---------- DATA LINES
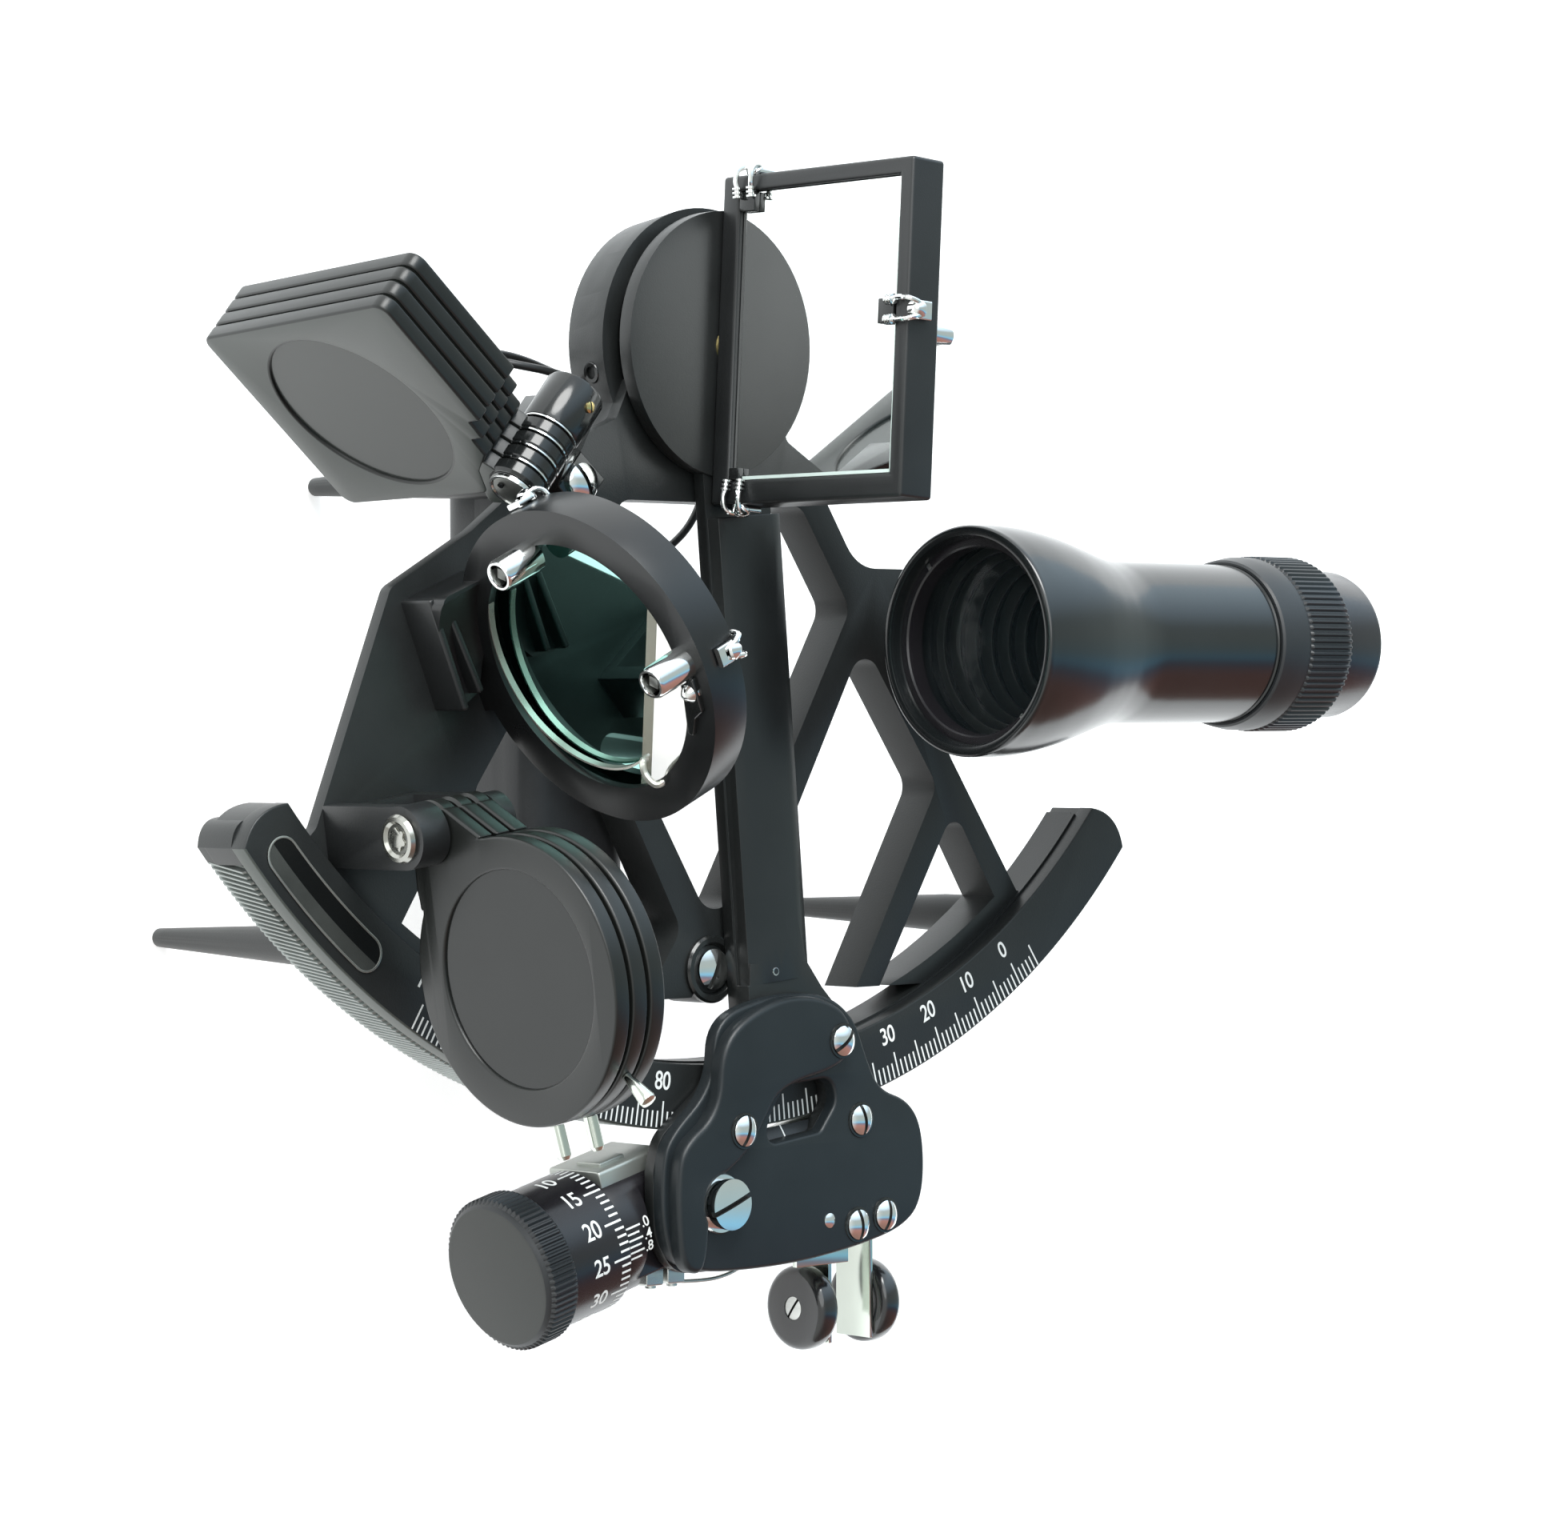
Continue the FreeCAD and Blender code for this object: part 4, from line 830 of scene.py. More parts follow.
# ---- index arm ---------------------------------------------------------------------------
def arm_parts():
    softened("index_arm", "arm", "arm_paint", "index_arm", bevel=0.4, segments=3)
    base = [(-9.2, -121.5), (-9.4, -133.5), (-20.5, -142.0), (-22.0, -148.0), (-21.8, -159.5),
            (-17.0, -166.6),
            (8.0, -167.2), (27.0, -165.2), (40.6, -162.2), (45.0, -156.4), (44.8, -144.6), (41.0, -138.8),
            (33.0, -136.4), (29.6, -130.0), (26.6, -122.5), (18.5, -117.6), (4.0, -117.8)]
    window = [(3.6, -144.8), (17.6, -143.2), (21.6, -138.2), (21.0, -133.4), (8.6, -134.4), (4.6, -140.0)]
    sight = rounded(window, [2, 2, 3.5, 3.2, 4, 4])
    plate = Shape().add(slab(flowing(base), 2.7, 5.2, top=0.7, holes=[sight]))
    piece("foot_plate", plate, "plate_paint", "index_arm", replaces=("arm_base_plate",))
    cover = [(-9.8, -124.5), (-10.4, -137.8), (-19.6, -143.4), (-20.7, -150.0), (-20.3, -160.5),
             (-18.6, -166.0),
             (-13.4, -166.4), (-12.6, -151.2), (-3.0, -145.6), (1.2, -139.6), (5.0, -134.2), (20.4, -131.6),
             (24.2, -127.0), (21.8, -121.0), (14.0, -117.9), (3.4, -118.0)]
    outline = flowing(cover, 10)
    hinge_screw = Vector((-8.2, -154.4))
    outline = [hinge_screw + (p - hinge_screw).normalized() * 5.5 if (p - hinge_screw).length < 5.5 else p
               for p in outline]
    bridge = Shape().add(slab(outline, 5.2, 8.0, top=1.1, steps=6))
    piece("foot_cover", bridge, "plate_paint", "index_arm", replaces=("arm_cover_plate",))

    heads = Shape()
    spots = ((20.5, -126.6, 8.0, 40), (-4.5, -141.5, 8.0, 75), (28.0, -141.7, 5.2, 100),
             (27.1, -161.0, 5.2, 95),
             (34.4, -159.8, 5.2, 80))
    for x, y, z, turn in spots:
        heads.add(dome(2.75, 1.5, 0.95, 0.75, 0.8), flat_at((x, y, z - 0.05), turn))
    heads.add(dome(1.35, 0.55, 0.4), flat_at((19.8, -159.7, 5.15)))
    piece("foot_screws", heads, "chrome", "index_arm", replaces=("arm_screws",))
    rings = Shape()
    for x, y, z, turn in spots:
        rings.add(revolve([(0, 3.35), (0.25, 3.25), (0.28, 2.85), (0, 2.85)], 40, closed=True),
                  flat_at((x, y, z - 0.04)))
    piece("screw_seats", rings, "knuckle_black", "index_arm")
    pivot = Shape()
    place = flat_at((-8.2, -154.4, 5.2), 20)
    pivot.add(revolve([(0, 0), (0, 5.3), (0.5, 5.45), (0.9, 5.2), (0.9, 4.3)], 64), place)
    pivot.add(dome(4.6, 3.9, 0.25, 0.95, 1.2), place)
    piece("hinge_screw", pivot, "chrome", "index_arm", replaces=("carriage_pivot_screw",))

    sight_plate = Shape()
    slope = axes((13.6, -143.4, 1.5), heading(ARM_ANGLE), Vector((-0.07, 0.85, -0.52)))
    sight_plate.add(block((-8.4, -1.7, -0.3), (7.4, 1.9, 0.0)), slope)
    sight_plate.add(block((-6.6, -2.0, -0.1), (5.8, -1.7, 0.4)), slope)
    piece("sight_plate", sight_plate, "anodised_matt", "index_arm", bevel=0.08)
    line = Shape().add(block((-2.0, -1.6, 0.0), (-1.72, 1.9, 0.05)), slope)
    piece("sight_line", line, "marking", "index_arm")

    disc = Shape()
    disc.add(dome(1.0, 0.5, 0.3), flat_at((3.2, 7.4, 0.0)))
    disc.add(revolve([(-0.1, 1.7), (0.25, 1.6), (0.3, 1.0), (-0.1, 1.0)], 32, closed=True),
             flat_at((3.2, 7.4, 0.0)))
    piece("disc_screw", disc, "knuckle_black", "index_arm")
    slit = Shape().add(revolve([(-0.2, 0), (-0.2, 3.6), (0.4, 3.4), (0.45, 0)], 48),
                       flat_at((0.3, -0.4, 0.0)))
    piece("centre_cap", slit, "brass", "index_arm")
    hole = Shape().add(revolve([(0, 0), (0.06, 0.55), (0.1, 0.75), (0, 0.8)], 24, closed=True),
                       flat_at((8.4, -113.6, 2.9)))
    piece("arm_pip", hole, "steel", "index_arm")


# ---- index mirror ------------------------------------------------------------------------
def mirror_axes():
    lean = math.radians(90 + MIRROR_TILT)
    edge = Vector((math.cos(lean), math.sin(lean), 0))
    back = Vector((edge.y, -edge.x, 0))
    return Matrix((back, edge, back.cross(edge))).transposed().to_4x4(), Matrix.Translation((MIRROR_FRONT, 0,
                                                                                             0))


def clip(shape, place):
    """Sprung clip: local X points in over the glass, Y along the edge, Z out of the face."""
    shape.add(slab(rounded([(-1.2, -1.7), (-0.2, -1.7), (-0.2, 1.7), (-1.2, 1.7)], 0.3, 3), -5.0, -1.6),
              place)
    shape.add(dome(1.75, 1.9, 1.4), place @ along((-0.6, 0, -1.8), (-0.8, 0, 0.6)))
    for side in (-1, 1):
        path = smooth_path([(-0.9, side * 0.7, -3.2), (-1.5, side * 1.3, -0.9), (-0.7, side * 1.8, 0.7),
                            (1.2, side * 1.95, 1.1), (2.6, side * 1.75, 0.8)])
        shape.add(tube(path, 0.5, 10), place)
        ribs = []
        for i in range(3):
            ribs += [(i * 0.75, 0.55), (i * 0.75 + 0.1, 0.95), (i * 0.75 + 0.42, 0.95),
                     (i * 0.75 + 0.52, 0.55)]
        shape.add(revolve(ribs, 14), place @ along((2.4, side * 1.75, 0.85), (1, 0, -0.12)))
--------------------
_STATED EXERCISE_
Set down the listing above in full, please, exactly as it appears.

_SOLUTION BELOW_
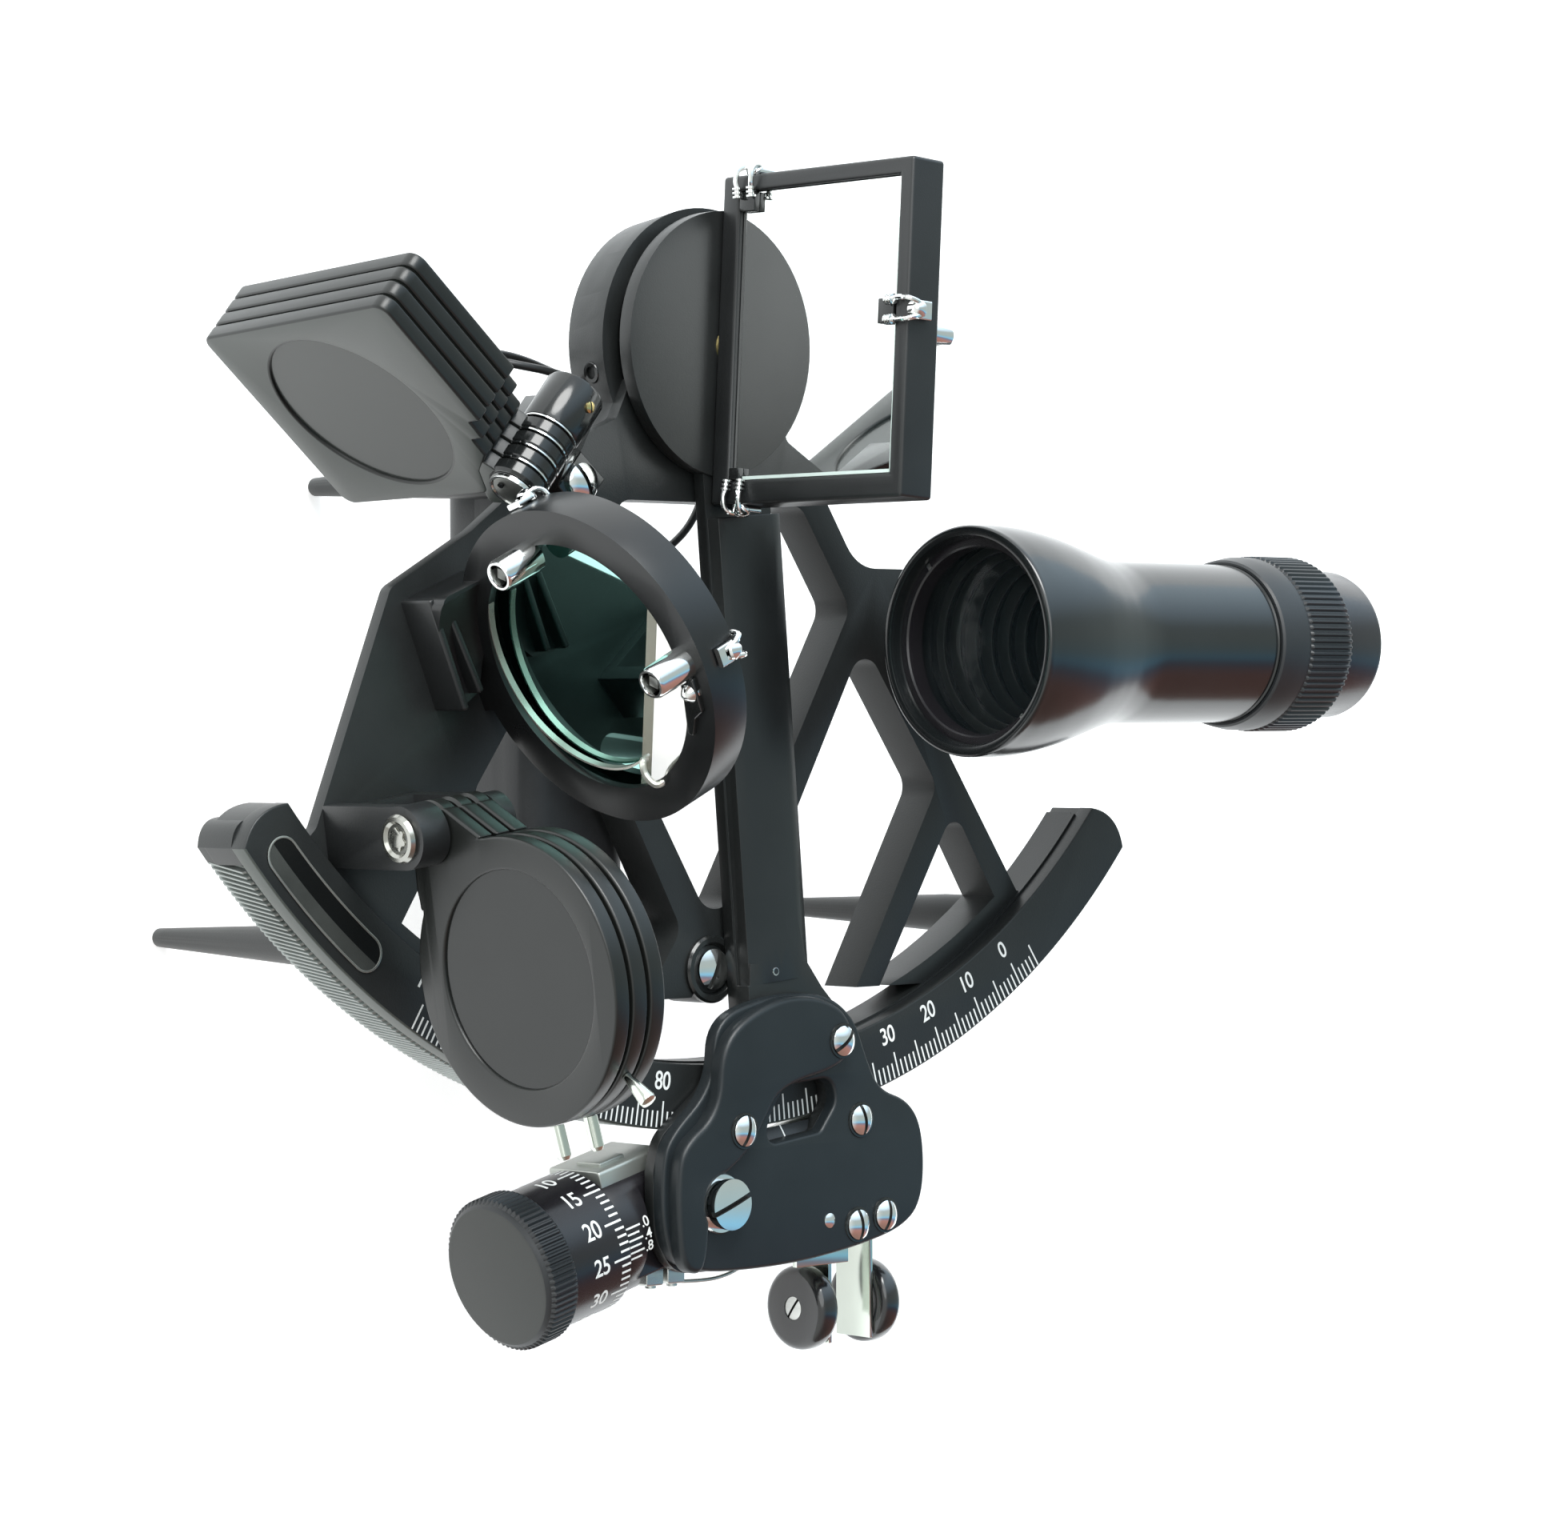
Continue the FreeCAD and Blender code for this object: part 4, from line 830 of scene.py. More parts follow.
# ---- index arm ---------------------------------------------------------------------------
def arm_parts():
    softened("index_arm", "arm", "arm_paint", "index_arm", bevel=0.4, segments=3)
    base = [(-9.2, -121.5), (-9.4, -133.5), (-20.5, -142.0), (-22.0, -148.0), (-21.8, -159.5),
            (-17.0, -166.6),
            (8.0, -167.2), (27.0, -165.2), (40.6, -162.2), (45.0, -156.4), (44.8, -144.6), (41.0, -138.8),
            (33.0, -136.4), (29.6, -130.0), (26.6, -122.5), (18.5, -117.6), (4.0, -117.8)]
    window = [(3.6, -144.8), (17.6, -143.2), (21.6, -138.2), (21.0, -133.4), (8.6, -134.4), (4.6, -140.0)]
    sight = rounded(window, [2, 2, 3.5, 3.2, 4, 4])
    plate = Shape().add(slab(flowing(base), 2.7, 5.2, top=0.7, holes=[sight]))
    piece("foot_plate", plate, "plate_paint", "index_arm", replaces=("arm_base_plate",))
    cover = [(-9.8, -124.5), (-10.4, -137.8), (-19.6, -143.4), (-20.7, -150.0), (-20.3, -160.5),
             (-18.6, -166.0),
             (-13.4, -166.4), (-12.6, -151.2), (-3.0, -145.6), (1.2, -139.6), (5.0, -134.2), (20.4, -131.6),
             (24.2, -127.0), (21.8, -121.0), (14.0, -117.9), (3.4, -118.0)]
    outline = flowing(cover, 10)
    hinge_screw = Vector((-8.2, -154.4))
    outline = [hinge_screw + (p - hinge_screw).normalized() * 5.5 if (p - hinge_screw).length < 5.5 else p
               for p in outline]
    bridge = Shape().add(slab(outline, 5.2, 8.0, top=1.1, steps=6))
    piece("foot_cover", bridge, "plate_paint", "index_arm", replaces=("arm_cover_plate",))

    heads = Shape()
    spots = ((20.5, -126.6, 8.0, 40), (-4.5, -141.5, 8.0, 75), (28.0, -141.7, 5.2, 100),
             (27.1, -161.0, 5.2, 95),
             (34.4, -159.8, 5.2, 80))
    for x, y, z, turn in spots:
        heads.add(dome(2.75, 1.5, 0.95, 0.75, 0.8), flat_at((x, y, z - 0.05), turn))
    heads.add(dome(1.35, 0.55, 0.4), flat_at((19.8, -159.7, 5.15)))
    piece("foot_screws", heads, "chrome", "index_arm", replaces=("arm_screws",))
    rings = Shape()
    for x, y, z, turn in spots:
        rings.add(revolve([(0, 3.35), (0.25, 3.25), (0.28, 2.85), (0, 2.85)], 40, closed=True),
                  flat_at((x, y, z - 0.04)))
    piece("screw_seats", rings, "knuckle_black", "index_arm")
    pivot = Shape()
    place = flat_at((-8.2, -154.4, 5.2), 20)
    pivot.add(revolve([(0, 0), (0, 5.3), (0.5, 5.45), (0.9, 5.2), (0.9, 4.3)], 64), place)
    pivot.add(dome(4.6, 3.9, 0.25, 0.95, 1.2), place)
    piece("hinge_screw", pivot, "chrome", "index_arm", replaces=("carriage_pivot_screw",))

    sight_plate = Shape()
    slope = axes((13.6, -143.4, 1.5), heading(ARM_ANGLE), Vector((-0.07, 0.85, -0.52)))
    sight_plate.add(block((-8.4, -1.7, -0.3), (7.4, 1.9, 0.0)), slope)
    sight_plate.add(block((-6.6, -2.0, -0.1), (5.8, -1.7, 0.4)), slope)
    piece("sight_plate", sight_plate, "anodised_matt", "index_arm", bevel=0.08)
    line = Shape().add(block((-2.0, -1.6, 0.0), (-1.72, 1.9, 0.05)), slope)
    piece("sight_line", line, "marking", "index_arm")

    disc = Shape()
    disc.add(dome(1.0, 0.5, 0.3), flat_at((3.2, 7.4, 0.0)))
    disc.add(revolve([(-0.1, 1.7), (0.25, 1.6), (0.3, 1.0), (-0.1, 1.0)], 32, closed=True),
             flat_at((3.2, 7.4, 0.0)))
    piece("disc_screw", disc, "knuckle_black", "index_arm")
    slit = Shape().add(revolve([(-0.2, 0), (-0.2, 3.6), (0.4, 3.4), (0.45, 0)], 48),
                       flat_at((0.3, -0.4, 0.0)))
    piece("centre_cap", slit, "brass", "index_arm")
    hole = Shape().add(revolve([(0, 0), (0.06, 0.55), (0.1, 0.75), (0, 0.8)], 24, closed=True),
                       flat_at((8.4, -113.6, 2.9)))
    piece("arm_pip", hole, "steel", "index_arm")


# ---- index mirror ------------------------------------------------------------------------
def mirror_axes():
    lean = math.radians(90 + MIRROR_TILT)
    edge = Vector((math.cos(lean), math.sin(lean), 0))
    back = Vector((edge.y, -edge.x, 0))
    return Matrix((back, edge, back.cross(edge))).transposed().to_4x4(), Matrix.Translation((MIRROR_FRONT, 0,
                                                                                             0))


def clip(shape, place):
    """Sprung clip: local X points in over the glass, Y along the edge, Z out of the face."""
    shape.add(slab(rounded([(-1.2, -1.7), (-0.2, -1.7), (-0.2, 1.7), (-1.2, 1.7)], 0.3, 3), -5.0, -1.6),
              place)
    shape.add(dome(1.75, 1.9, 1.4), place @ along((-0.6, 0, -1.8), (-0.8, 0, 0.6)))
    for side in (-1, 1):
        path = smooth_path([(-0.9, side * 0.7, -3.2), (-1.5, side * 1.3, -0.9), (-0.7, side * 1.8, 0.7),
                            (1.2, side * 1.95, 1.1), (2.6, side * 1.75, 0.8)])
        shape.add(tube(path, 0.5, 10), place)
        ribs = []
        for i in range(3):
            ribs += [(i * 0.75, 0.55), (i * 0.75 + 0.1, 0.95), (i * 0.75 + 0.42, 0.95),
                     (i * 0.75 + 0.52, 0.55)]
        shape.add(revolve(ribs, 14), place @ along((2.4, side * 1.75, 0.85), (1, 0, -0.12)))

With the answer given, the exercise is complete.